Exercise description →
Every line below that mentions the word "each" should be copied out.

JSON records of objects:
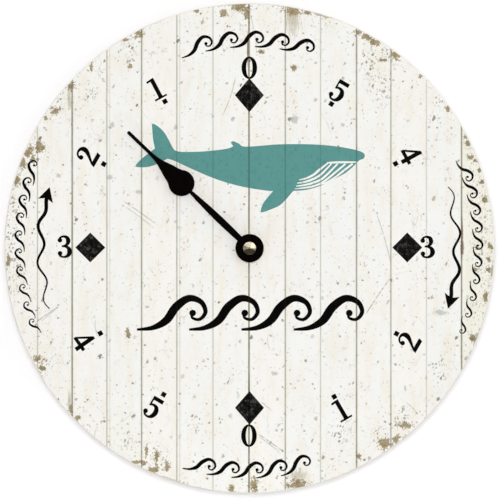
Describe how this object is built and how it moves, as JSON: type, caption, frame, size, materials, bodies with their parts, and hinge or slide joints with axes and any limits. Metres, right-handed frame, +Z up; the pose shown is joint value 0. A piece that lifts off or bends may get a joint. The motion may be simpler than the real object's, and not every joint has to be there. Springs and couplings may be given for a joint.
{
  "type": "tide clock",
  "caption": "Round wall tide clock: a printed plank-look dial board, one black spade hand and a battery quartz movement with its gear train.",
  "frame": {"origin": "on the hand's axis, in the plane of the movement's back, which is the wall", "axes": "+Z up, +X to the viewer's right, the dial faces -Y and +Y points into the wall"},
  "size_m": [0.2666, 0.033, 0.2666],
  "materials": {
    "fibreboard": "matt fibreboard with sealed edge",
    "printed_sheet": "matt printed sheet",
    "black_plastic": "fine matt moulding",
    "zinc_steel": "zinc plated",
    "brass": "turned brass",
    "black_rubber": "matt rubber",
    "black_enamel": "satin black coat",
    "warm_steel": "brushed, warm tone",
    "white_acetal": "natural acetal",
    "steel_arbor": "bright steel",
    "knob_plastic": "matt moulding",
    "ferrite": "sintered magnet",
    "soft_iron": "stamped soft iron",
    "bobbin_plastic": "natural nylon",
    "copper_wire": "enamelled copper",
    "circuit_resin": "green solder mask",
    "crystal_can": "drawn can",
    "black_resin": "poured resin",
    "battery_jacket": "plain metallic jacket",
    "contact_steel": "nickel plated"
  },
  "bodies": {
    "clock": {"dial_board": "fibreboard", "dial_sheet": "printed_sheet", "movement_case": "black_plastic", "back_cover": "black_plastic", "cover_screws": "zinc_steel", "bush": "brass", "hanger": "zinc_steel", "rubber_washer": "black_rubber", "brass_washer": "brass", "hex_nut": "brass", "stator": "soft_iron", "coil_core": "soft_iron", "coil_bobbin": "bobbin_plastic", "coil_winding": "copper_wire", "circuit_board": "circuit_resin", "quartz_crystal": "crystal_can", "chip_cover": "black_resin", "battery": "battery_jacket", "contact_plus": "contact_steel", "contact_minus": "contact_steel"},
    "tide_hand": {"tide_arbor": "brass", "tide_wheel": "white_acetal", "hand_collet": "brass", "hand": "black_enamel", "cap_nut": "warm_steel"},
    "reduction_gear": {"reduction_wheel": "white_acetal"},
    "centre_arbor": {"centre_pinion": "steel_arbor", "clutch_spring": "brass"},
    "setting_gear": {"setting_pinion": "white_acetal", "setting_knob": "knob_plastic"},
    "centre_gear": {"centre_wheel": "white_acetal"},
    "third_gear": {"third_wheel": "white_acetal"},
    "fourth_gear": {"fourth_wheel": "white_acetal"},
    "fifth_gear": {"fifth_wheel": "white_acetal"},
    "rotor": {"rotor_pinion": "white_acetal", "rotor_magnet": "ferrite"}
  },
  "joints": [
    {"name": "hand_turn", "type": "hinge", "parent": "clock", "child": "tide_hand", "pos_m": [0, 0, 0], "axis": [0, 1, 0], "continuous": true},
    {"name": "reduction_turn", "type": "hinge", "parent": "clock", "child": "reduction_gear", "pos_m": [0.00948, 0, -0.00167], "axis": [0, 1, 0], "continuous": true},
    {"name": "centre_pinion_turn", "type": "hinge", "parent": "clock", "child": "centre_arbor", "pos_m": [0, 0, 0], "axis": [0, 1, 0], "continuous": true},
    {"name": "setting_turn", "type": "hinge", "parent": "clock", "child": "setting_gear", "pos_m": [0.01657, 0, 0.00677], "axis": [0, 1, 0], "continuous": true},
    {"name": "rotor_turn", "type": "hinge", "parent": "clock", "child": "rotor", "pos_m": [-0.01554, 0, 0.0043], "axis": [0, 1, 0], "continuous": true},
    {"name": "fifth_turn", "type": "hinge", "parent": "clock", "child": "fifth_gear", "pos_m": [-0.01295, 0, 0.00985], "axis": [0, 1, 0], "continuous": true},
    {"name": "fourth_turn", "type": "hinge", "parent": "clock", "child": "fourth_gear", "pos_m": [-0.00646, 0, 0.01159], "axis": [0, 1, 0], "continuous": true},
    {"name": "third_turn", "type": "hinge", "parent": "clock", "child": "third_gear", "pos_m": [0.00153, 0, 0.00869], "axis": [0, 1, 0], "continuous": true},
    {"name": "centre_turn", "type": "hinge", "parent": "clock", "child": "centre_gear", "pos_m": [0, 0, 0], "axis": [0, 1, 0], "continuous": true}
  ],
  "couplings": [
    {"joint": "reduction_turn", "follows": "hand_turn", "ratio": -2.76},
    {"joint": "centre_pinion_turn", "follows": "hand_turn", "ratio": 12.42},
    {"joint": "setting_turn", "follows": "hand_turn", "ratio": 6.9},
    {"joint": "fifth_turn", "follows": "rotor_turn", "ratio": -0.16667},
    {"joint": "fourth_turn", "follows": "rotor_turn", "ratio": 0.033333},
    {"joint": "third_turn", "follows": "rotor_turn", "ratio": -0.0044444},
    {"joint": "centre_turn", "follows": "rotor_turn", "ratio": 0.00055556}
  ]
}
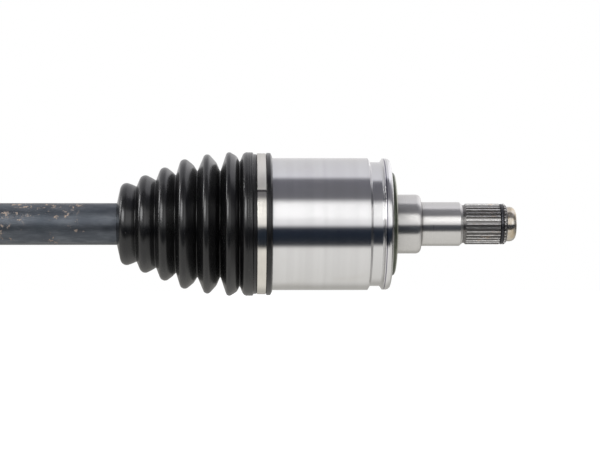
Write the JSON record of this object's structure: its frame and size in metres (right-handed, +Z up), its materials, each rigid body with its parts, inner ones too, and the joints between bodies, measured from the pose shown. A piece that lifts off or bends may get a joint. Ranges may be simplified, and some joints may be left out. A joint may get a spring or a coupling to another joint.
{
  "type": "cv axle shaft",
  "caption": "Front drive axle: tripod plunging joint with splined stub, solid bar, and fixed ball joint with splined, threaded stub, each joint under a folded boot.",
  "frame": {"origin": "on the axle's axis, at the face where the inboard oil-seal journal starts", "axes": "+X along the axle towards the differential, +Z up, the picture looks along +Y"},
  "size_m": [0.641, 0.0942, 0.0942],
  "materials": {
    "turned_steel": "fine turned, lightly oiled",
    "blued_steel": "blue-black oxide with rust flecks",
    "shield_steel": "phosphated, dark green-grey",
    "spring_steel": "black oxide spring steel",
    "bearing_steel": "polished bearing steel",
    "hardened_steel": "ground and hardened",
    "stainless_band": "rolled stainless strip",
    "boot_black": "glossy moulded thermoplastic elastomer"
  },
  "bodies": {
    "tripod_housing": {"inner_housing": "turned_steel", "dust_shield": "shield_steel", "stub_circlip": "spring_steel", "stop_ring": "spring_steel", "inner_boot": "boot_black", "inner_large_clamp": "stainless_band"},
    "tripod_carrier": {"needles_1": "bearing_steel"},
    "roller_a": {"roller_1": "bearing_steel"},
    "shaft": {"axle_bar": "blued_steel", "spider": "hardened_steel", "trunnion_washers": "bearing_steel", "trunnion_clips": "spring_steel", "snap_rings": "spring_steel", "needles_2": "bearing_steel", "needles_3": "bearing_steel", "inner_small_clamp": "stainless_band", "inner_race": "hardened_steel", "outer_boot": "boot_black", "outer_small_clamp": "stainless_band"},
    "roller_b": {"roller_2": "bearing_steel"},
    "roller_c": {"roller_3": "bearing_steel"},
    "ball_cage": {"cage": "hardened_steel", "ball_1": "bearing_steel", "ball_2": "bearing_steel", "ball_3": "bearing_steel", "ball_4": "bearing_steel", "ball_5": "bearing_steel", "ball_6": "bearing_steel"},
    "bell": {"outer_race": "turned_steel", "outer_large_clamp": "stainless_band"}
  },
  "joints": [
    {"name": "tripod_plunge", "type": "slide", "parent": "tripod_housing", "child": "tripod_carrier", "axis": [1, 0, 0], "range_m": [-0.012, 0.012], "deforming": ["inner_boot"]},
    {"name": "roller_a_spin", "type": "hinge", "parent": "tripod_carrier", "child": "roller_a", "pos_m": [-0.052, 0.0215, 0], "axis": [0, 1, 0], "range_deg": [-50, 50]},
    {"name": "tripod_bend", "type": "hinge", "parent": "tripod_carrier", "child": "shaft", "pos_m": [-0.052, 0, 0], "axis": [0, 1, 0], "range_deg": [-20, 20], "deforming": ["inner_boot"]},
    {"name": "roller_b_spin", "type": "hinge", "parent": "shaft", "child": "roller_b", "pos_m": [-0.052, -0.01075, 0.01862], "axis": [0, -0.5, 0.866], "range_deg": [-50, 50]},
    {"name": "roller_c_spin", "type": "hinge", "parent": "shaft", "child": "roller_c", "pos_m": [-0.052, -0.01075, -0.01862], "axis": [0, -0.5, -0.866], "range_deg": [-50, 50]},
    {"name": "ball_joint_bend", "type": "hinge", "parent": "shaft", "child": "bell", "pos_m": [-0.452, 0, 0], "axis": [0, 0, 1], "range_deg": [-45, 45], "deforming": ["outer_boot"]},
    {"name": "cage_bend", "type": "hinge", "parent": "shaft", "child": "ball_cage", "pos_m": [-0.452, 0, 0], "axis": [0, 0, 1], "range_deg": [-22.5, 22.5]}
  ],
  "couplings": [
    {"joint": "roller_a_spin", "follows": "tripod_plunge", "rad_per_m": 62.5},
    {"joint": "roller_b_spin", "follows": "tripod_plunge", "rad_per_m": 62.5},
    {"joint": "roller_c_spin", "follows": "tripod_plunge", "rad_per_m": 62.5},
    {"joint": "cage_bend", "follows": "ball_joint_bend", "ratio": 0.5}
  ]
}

Response to this task →
Write the JSON record of this object's structure: its frame and size in metres (right-handed, +Z up), its materials, each rigid body with its parts, inner ones too, and the joints between bodies, measured from the pose shown. A piece that lifts off or bends may get a joint. Ranges may be simplified, and some joints may be left out. A joint may get a spring or a coupling to another joint.
  "caption": "Front drive axle: tripod plunging joint with splined stub, solid bar, and fixed ball joint with splined, threaded stub, each joint under a folded boot.",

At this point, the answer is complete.